In terms of total value, compared with China’s 82 trillion GDP and 450 trillion market capitalization of real estate in 2017, the value of intellectual property (assuming that the value of intellectual property generated by R&D investment of the 2% of GDP is five times the input, then the new intellectual properties are worth 8 trillion RMB every year) is not worth noting. Judging from the number of litigations, more than 230,000 IPR first-instance cases account for only about 2% of the 11.5 commercial first-instance cases, so that intellectual property rights have not yet become the first major property rights.
 
Fifthly, there is no successful experience in incorporating IP Law into the Civil Code. The Intellectual Property Codes of France and Italy are not technically Intellectual Property Codes in the sense of Civil Code.
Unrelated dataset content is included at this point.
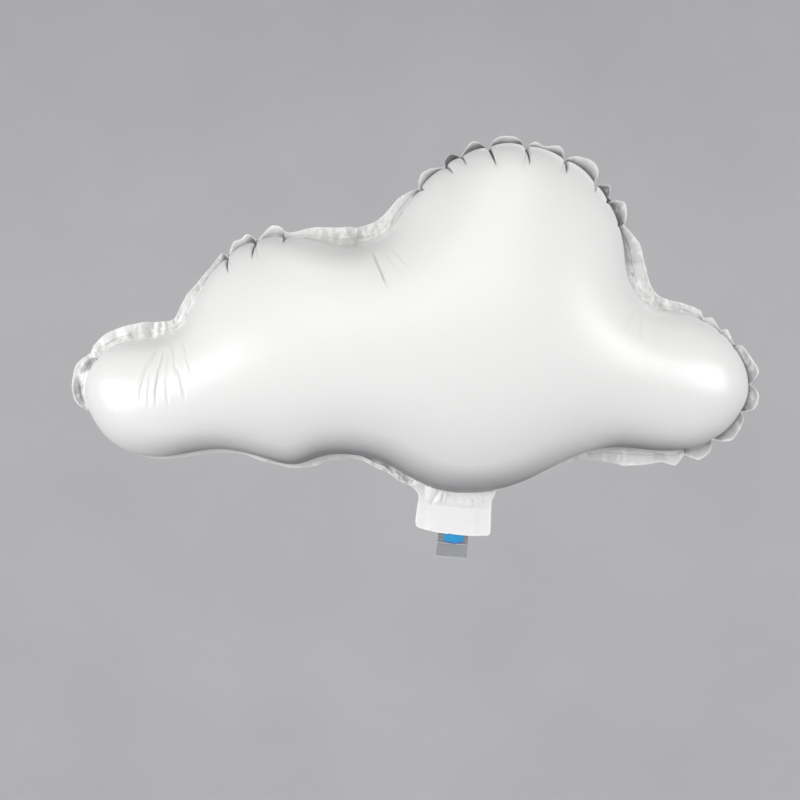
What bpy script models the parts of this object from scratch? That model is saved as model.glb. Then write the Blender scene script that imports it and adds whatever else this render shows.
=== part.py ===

The inclusion of IP Law in the Civil Code by Russia, Belarus and other CIS countries has not provided China with lessons or examples to draw upon.
 
Lastly, about the issue of how to deal with IP Law if not included in the Civil Code. My point of view is the same as that of some other scholars, That is, to gradually establish an independent and individual Intellectual Property Code. It is necessary to proceed step by step, drafting the General Principles of IP Law and the Basic Law on Intellectual Property Rights. The suggestions to the Intellectual Property Code drafted by China Intellectual Property Law Research Society have discussed similar general principles. The first step can be drafting a general rule or a basic law. The second step is to compile the Code: to incorporate the common public or private law provisions in the General Principles or the Basic Law, to abolish unilateral laws and regulations, and to formulate laws or regulations on the procedures of registration and approval of intellectual property rights.